I have a time-based scarcity mindset when it comes to art. There simply isn’t enough time to see all the art I want to see—so there certainly isn’t time to see art I don’t like. When I visit a museum I skip over the cubists or b-sides of Renaissance paintings to focus on that art that makes me pause. When I enter a gallery and the work on display is lacking, I do a quick obligatory lap before departing.
Maybe I’ve been doing it all wrong.
A few days ago, I stopped outside Mungo Thomson’s show at Karma in the East Village and refused to go in. I’d seen his Time Magazine mirrors at almost every art fair I’d been to in the last few years and found them commercial and vapid (this didn’t stop me from taking a selfie, of course). I love Karma’s program, so I was confused about these works. I thought they would be better suited on a wall alongside KAWS than Ann Craven.
With some gentle persuasion from Keiran and my friend Celina, I decided to go in despite my preconceived notions of his work. In an art fair setting, the work is detached from its conceptual practice and becomes a commodity. By skipping it without a second thought, I was missing out on work that I ended up liking both aesthetically and conceptually.
The iconic Time Magazine covers create an infinity loop across from each other, not unlike the stop motion used in the Time Life video piece. While looking at the mirrored works, it was impossible not to also look at myself. Of course, I took lots of photos. Through these analogue methods (stop motion, opposing mirrors), Thomson creates rapidly changing images—how does one look at an infinite image? Where does the image stop? There is the sense that the information presented will continue forever. While watching the video, I felt my body moving in time with the shifting images and immersive beat.
Time Life had a lot of similarities to Christian Marclay's The Clock, which I swung by MoMA to see (from 12:20-1:05). While The Clock was made pre-pre-TikTok in 2010, and Thomson started making his Time Life series in 2014, their pacing matched our current attention spans. Images shift rapidly, not allowing any time for boredom. The result is a trance-like experience. When I looked around the room at Karma, everyone watched Thomson’s video piece with their mouths hanging open.
What this all comes down to—both Thomson’s art practice and my own sense of dwindling time—is attention spans. The reference encyclopedias that Thomson’s video work draws from had an abundance of information to flip through and seek out. Now, we have a continuous stream of information relayed to us passively. The intention is gone, and the result is lowered attention and scarcity around the time we have. Rather than read an entire book on a subject, I’ll listen to a 20-minute podcast. Rather than see art I might not like, I skip ahead to the next gallery.
While I think it's important to exercise some discretion when looking at art (we cannot read all the books in the world and do not need to see all the paintings in existence), it’s also important to stay open-minded. The result is a pleasant surprise.

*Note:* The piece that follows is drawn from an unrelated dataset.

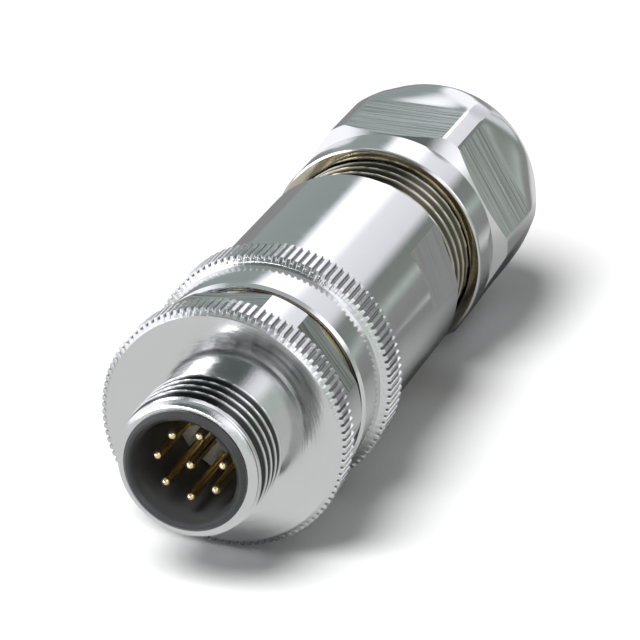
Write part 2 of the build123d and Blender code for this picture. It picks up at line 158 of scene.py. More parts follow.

I would love to hear what work you originally wrote off before coming around to loving it—leave a comment or send me an email xx.
Ellsworth Kelly and a number of other minimalist artists always left me a bit cold. They were works I would glance at and move on from quickly without really thinking about what the artist was trying to achieve or understanding the thinking behind the pieces. Kelly for instance, with his flat color and simple geometric canvasses were easy to skip past, especially when seen as a single work in a museum setting. It wasn’t until I saw a retrospective show of his work that I truly grasped what he was saying. Seeing a large body of his work together in a single setting gave me a greater appreciation for his work and the work of other minimalist like Donald Judd.
You raise an interesting philosophical question. Just how important is Art literacy? Does the Renaissance B side tell you nothing of its more notable brethren? If context is essential to understand or appreciate Art, if all artist struggle to give form to unconscious emotion, are not all art forms shrouded equally in mystery?